> _THE PROBLEM_
Go from the first line to the line with "arch_radius = 10000.0" and return those lines verbatim, ends included.

> _DATA SECTION_
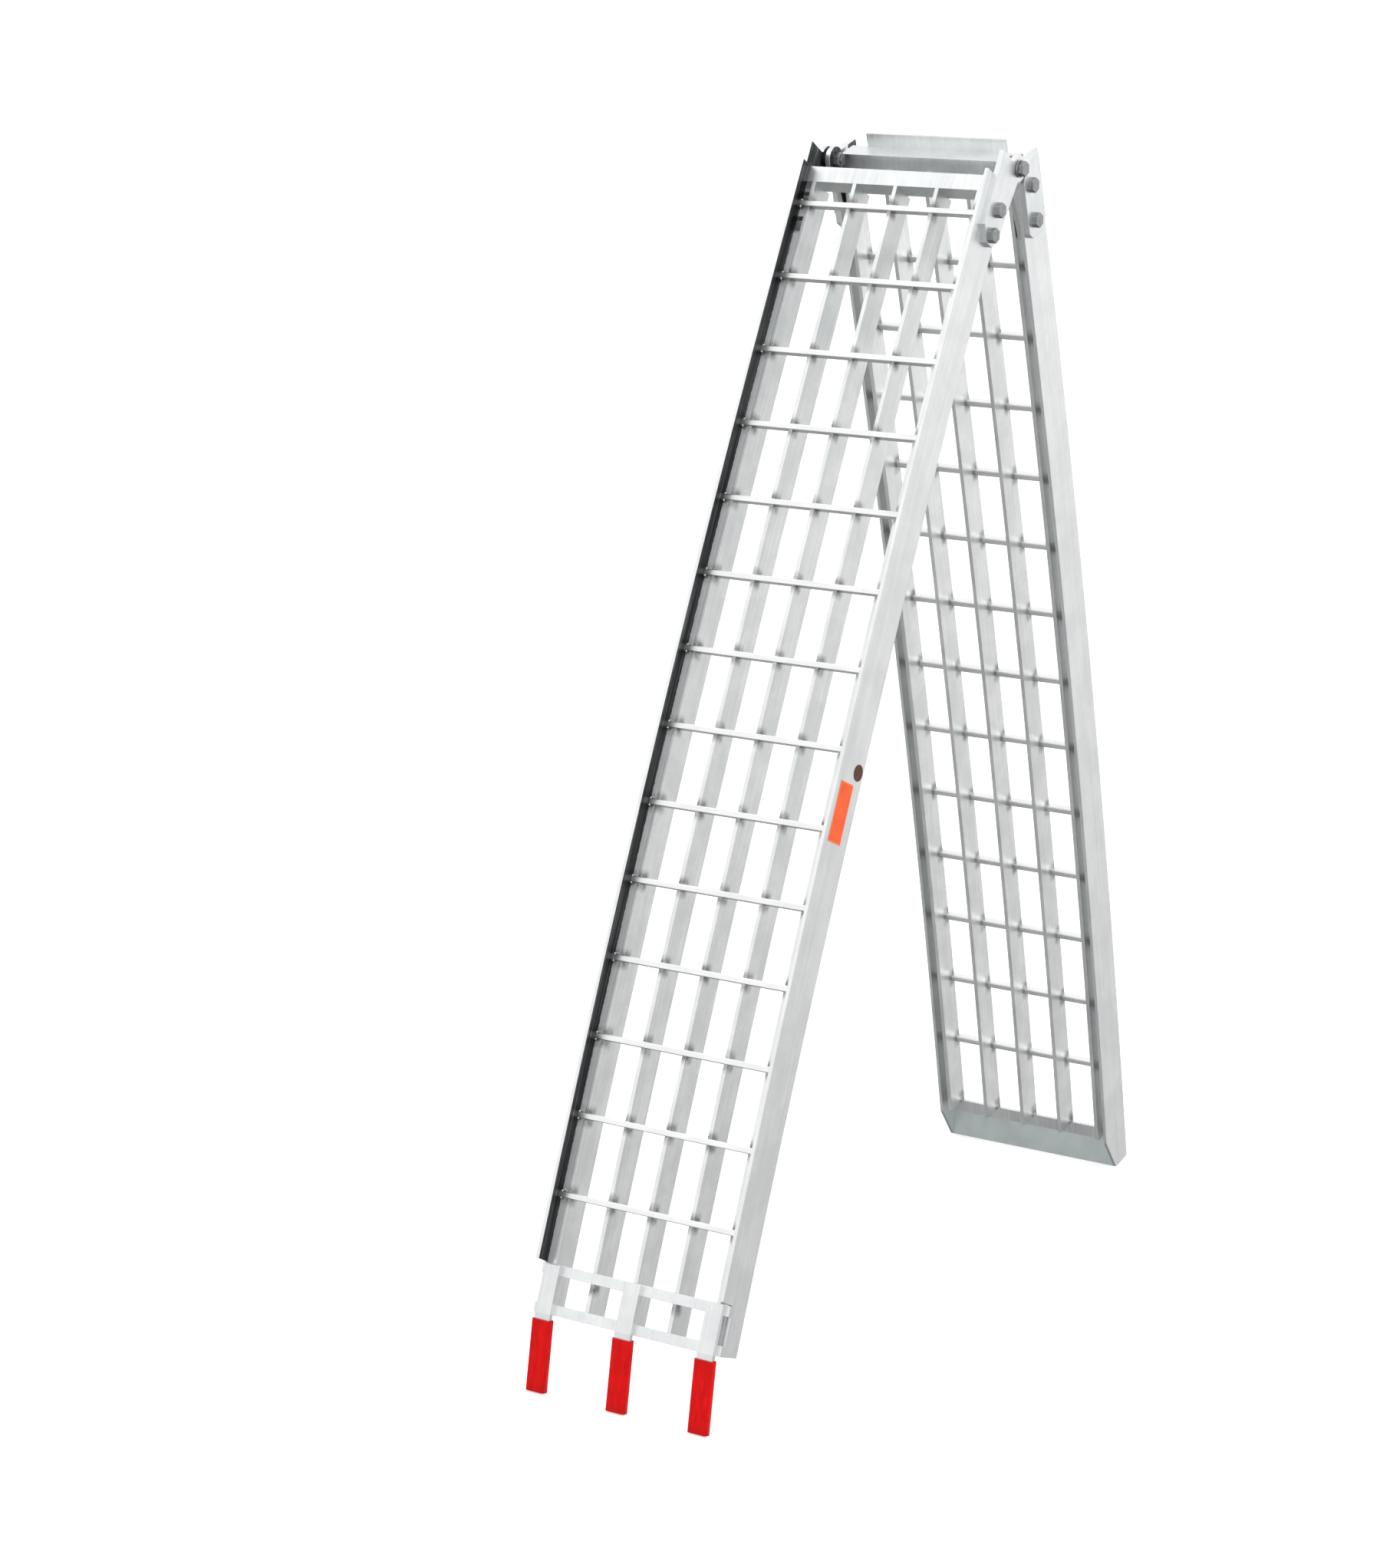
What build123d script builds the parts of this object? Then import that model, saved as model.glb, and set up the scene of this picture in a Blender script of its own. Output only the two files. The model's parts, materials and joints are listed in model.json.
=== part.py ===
from build123d import *
import math
import os

os.makedirs("parts", exist_ok=True)

# Arched bi-fold loading ramp, standing as an inverted V. X is across the ramp, Y runs from the
# finger end to the ground end, Z is up. The origin is on the floor, at the middle of the footprint.
# Each half is drawn in its own side plane: s runs down the rail from its hinge end, and v rises
# from the rail's lower edge towards the deck.

# Width and pitch
inner_width = 200.0
rail_thickness = 3.5
rail_height = 46.0
rung_pitch = 76.2
rung_count = 14
first_rung = 40.0
end_length = 44.0
rail_length = first_rung + rung_count * rung_pitch + end_length
upper_length = rail_length - 8.0
side_gap = 0.3
lower_rail_thickness = rail_thickness - side_gap
wall_inner = inner_width / 2
wall_outer = wall_inner + rail_thickness
lower_wall_outer = wall_inner + lower_rail_thickness

# Arch of each half
straight_length = 100.0
arch_radius = 10000.0

# Deck
deck_top = 31.0
rung_width = 6.0
rung_depth = 9.0
rung_proud = 1.0
bar_thickness = 4.0
bar_depth = 30.0
edge_bar_offset = 91.0
inner_bar_pitch = 45.5
bar_offsets = [-edge_bar_offset, -inner_bar_pitch, 0.0, inner_bar_pitch, edge_bar_offset]
end_tube_start = 1.0
end_tube_end = 17.0
end_tube_wall = 2.5
end_tube_depth = 24.0

# Outer ends
cross_bar_width = 10.0
cross_bar_thickness = 5.0
cross_bar_base = deck_top - cross_bar_thickness
inner_cross_bar_start = upper_length - 47.0
outer_cross_bar_start = upper_length - cross_bar_width
curb_end = inner_cross_bar_start - 3.0
ground_plate_thickness = 4.0
ground_plate_start = rail_length - 40.0
ground_bend_start = rail_length - 26.0
ground_tip_base = 19.0
chamfer_length = 38.0

# Fingers
finger_pitch = 90.0
finger_offsets = {"left": -finger_pitch, "middle": 0.0, "right": finger_pitch}
finger_width = 17.0
finger_thickness = 5.0
finger_start = inner_cross_bar_start + 1.0
finger_base = deck_top
finger_reach = 72.0
finger_bend = 12.0
sleeve_wall = 2.0
sleeve_length = 67.0

# Hinge
pivot_drop = 4.0
upper_pivot_setback = -22.0
lower_pivot_setback = 3.0
lower_lean = 16.5
ear_radius = 13.0
ear_relief_radius = 10.0
hinge_plate_thickness = 5.0
stop_plate_thickness = hinge_plate_thickness + side_gap
stop_gap = 0.2
stop_angle = 4.0
stop_base = 16.0
stop_top = 42.0
hinge_plate_base = 6.0
hinge_plate_top = 38.0
hinge_plate_end = 88.0
lug_base = 6.0
lug_top = 25.0
lug_end = 76.0
pivot_radius = 4.0
pivot_clearance = 0.05
spacer_radius = 7.0
washer_radius = 8.5
washer_thickness = 1.6
hex_radius = 7.5
head_height = 5.3
nut_height = 6.5
bolt_radius = 4.0
bolt_height = 20.0
upper_bolt_spots = [52.0, 78.0]
lower_bolt_spots = [24.0, 60.0]

# Bridge and label
bridge_width = 156.0
bridge_thickness = 3.0
bridge_overhang = 12.0
bridge_end = 15.0
label_start = 603.0
label_length = 58.0
label_base = 14.0
label_width = 24.0
label_dot_spot = 590.0
label_dot_height = 10.0
label_dot_radius = 8.0
label_thickness = 0.4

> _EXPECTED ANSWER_
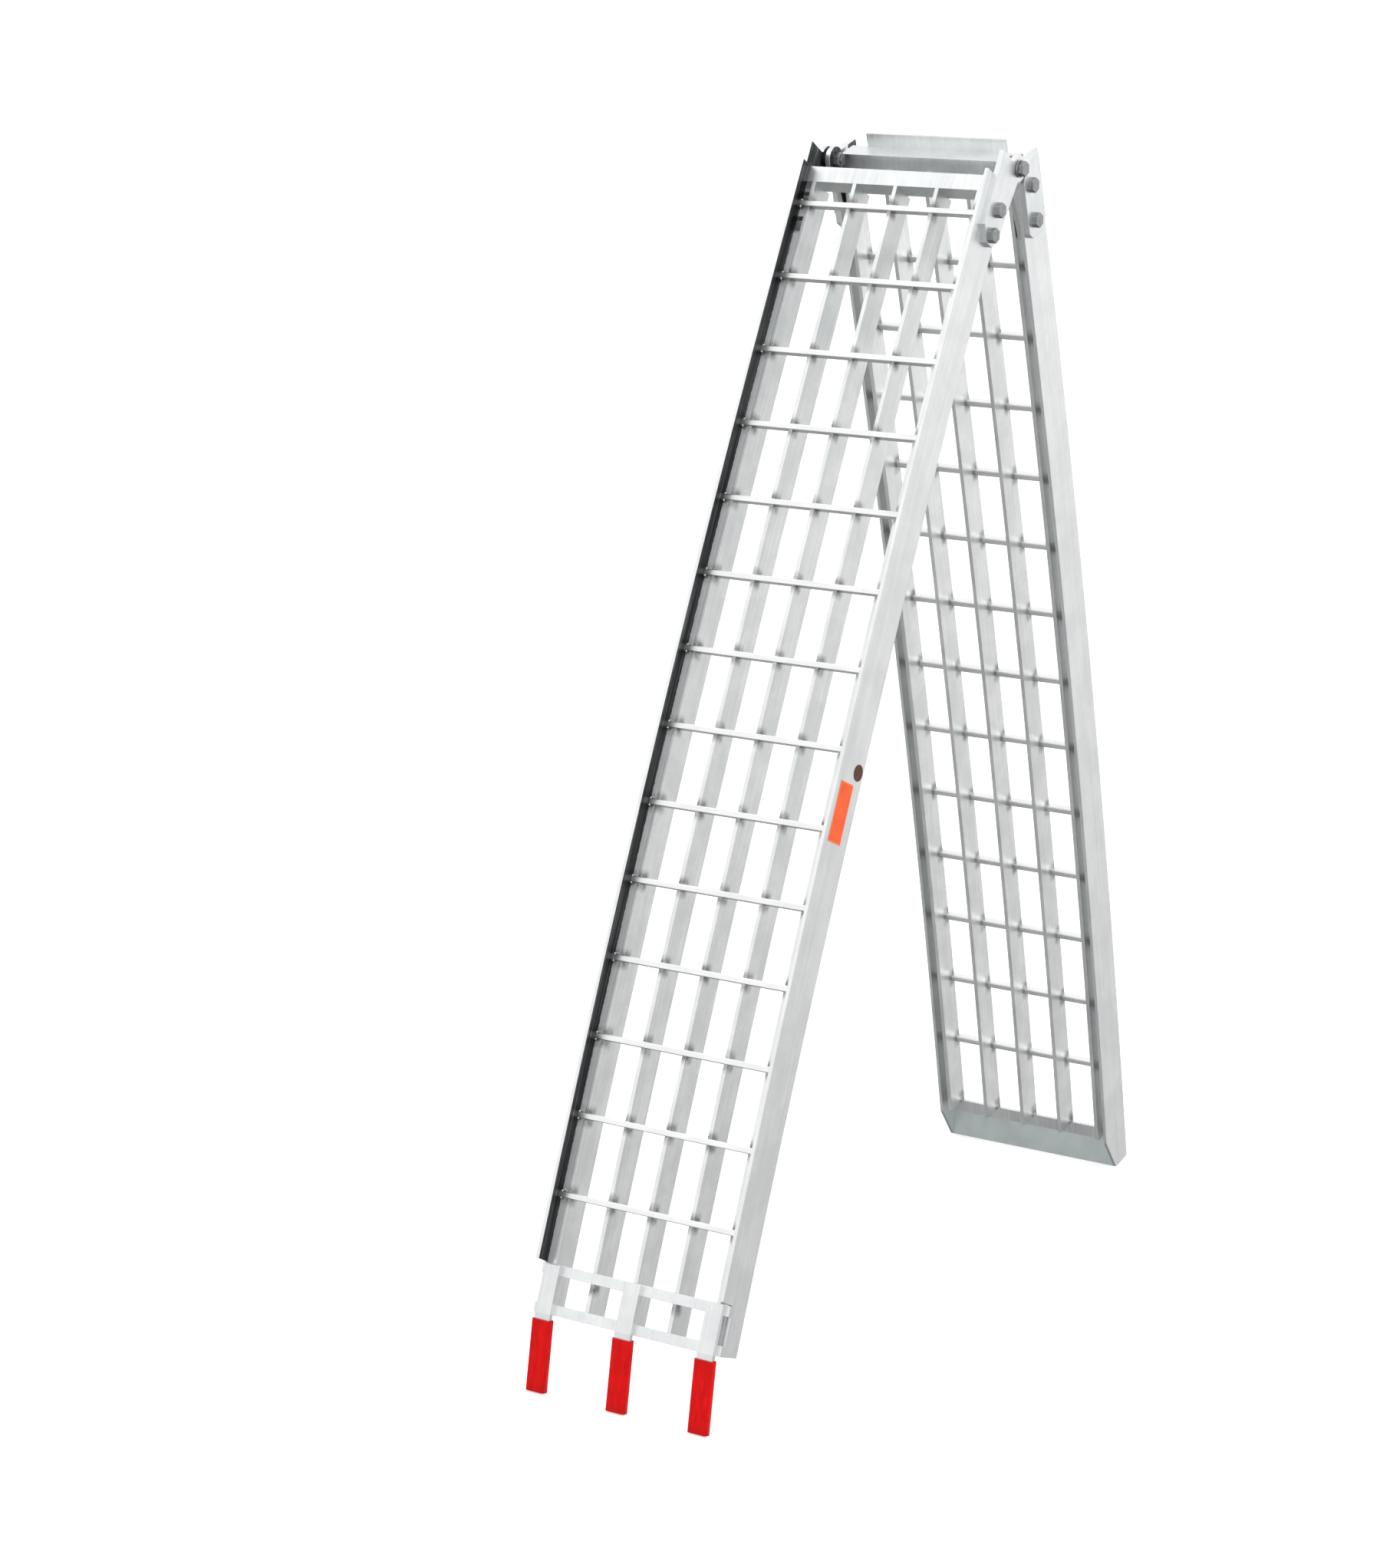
What build123d script builds the parts of this object? Then import that model, saved as model.glb, and set up the scene of this picture in a Blender script of its own. Output only the two files. The model's parts, materials and joints are listed in model.json.
=== part.py ===
from build123d import *
import math
import os

os.makedirs("parts", exist_ok=True)

# Arched bi-fold loading ramp, standing as an inverted V. X is across the ramp, Y runs from the
# finger end to the ground end, Z is up. The origin is on the floor, at the middle of the footprint.
# Each half is drawn in its own side plane: s runs down the rail from its hinge end, and v rises
# from the rail's lower edge towards the deck.

# Width and pitch
inner_width = 200.0
rail_thickness = 3.5
rail_height = 46.0
rung_pitch = 76.2
rung_count = 14
first_rung = 40.0
end_length = 44.0
rail_length = first_rung + rung_count * rung_pitch + end_length
upper_length = rail_length - 8.0
side_gap = 0.3
lower_rail_thickness = rail_thickness - side_gap
wall_inner = inner_width / 2
wall_outer = wall_inner + rail_thickness
lower_wall_outer = wall_inner + lower_rail_thickness

# Arch of each half
straight_length = 100.0
arch_radius = 10000.0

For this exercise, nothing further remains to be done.